1. Visual Balance: The Stability of Luxury

Nothing says "cheap" like a graphic that feels like it’s about to tip over. Premium, or "bougie," design always feels stable and composed.


Chaotic Design (The Amateur Look): All the heavy visual elements (large images, bold text, dark colors) are crammed onto one side or clustered arbitrarily. The viewer’s eye gets stuck in one spot, creating tension and stress.
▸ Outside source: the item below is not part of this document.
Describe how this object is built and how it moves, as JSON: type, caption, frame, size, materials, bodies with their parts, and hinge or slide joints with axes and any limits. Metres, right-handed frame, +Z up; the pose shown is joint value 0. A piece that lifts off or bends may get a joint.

Premium Balance (The Bougie Look): This is achieved by expertly distributing the visual "weight." You balance a large, dark photograph on the left with a substantial, calming block of text and ample white space on the right. The key is intentional asymmetry. It's not a mirror image, but the sense of weight is perfectly distributed, making the design feel grounded and reliable.


Canva/Adobe Tip: Use the grid or ruler lines to check the visual center of your composition. Do the elements feel heavier on one side? If so, lighten that side with more negative space or add a small, high-contrast element to the opposite side to balance it out.

2. Negative Spacing: The Price Tag of Air

This is perhaps the single most effective way to make any design look instantly more expensive. Negative space (or white space) is the empty area around your content. Amateurs fill it; pros use it as a design element.


Cramped Design (The Discount Look): Every corner of the graphic is filled with text, borders, or images. The content is fighting for attention, making the viewer feel overwhelmed and rushed. It signals "maximum volume, minimum value."


Premium Spacing (The Bougie Look): Luxury brands use negative space like a velvet cushion, giving every element room to breathe. The more space you put around your logo, a key image, or a powerful headline, the more important and exclusive that element feels. It implies confidence and refinement—you don't need to shout to be heard.


Canva/Adobe Tip: When in doubt, increase the margin. Drag your text and images further away from the edges of your canvas. Don't be afraid to leave large, empty sections. That "air" is what your audience will associate with quality.

3. Color Theory: Mismatch vs. Sophistication

Color is the loudest element in your design. Using it thoughtlessly immediately signals an amateur touch, while intentional use looks bespoke and premium.


Color Mismatch (The Tacky Look): Using bright, highly saturated primary colors (like pure red, blue, and yellow) together with no muted tones. The palette feels overwhelming, childish, or like a flashing sales sign. A design with too many clashing hues looks chaotic.
 

Premium Color (The Bougie Look): True luxury lives in muted tones, deep contrasts, and metallics.


The Power of Neutrals: Use soft, sophisticated palettes (cream, charcoal, deep navy, beige, taupe) as your base. These colors are calming and provide a high-end canvas.​

  1. Strategic Pop: Reserve high-saturation colors for tiny, impactful accents, like a button or a small icon.

  2. Monochromatic & Analogous: Stick to color combinations that are adjacent on the color wheel (analogous) or variations of the same color (monochromatic) to create harmony and depth, avoiding jarring clashes.  

 

Canva/Adobe Tip: Use the color picker tool on a high-quality, aspirational photograph you admire (a marble counter, a designer bag). Use those subdued, complex colors as your palette instead of the pure, default swatches.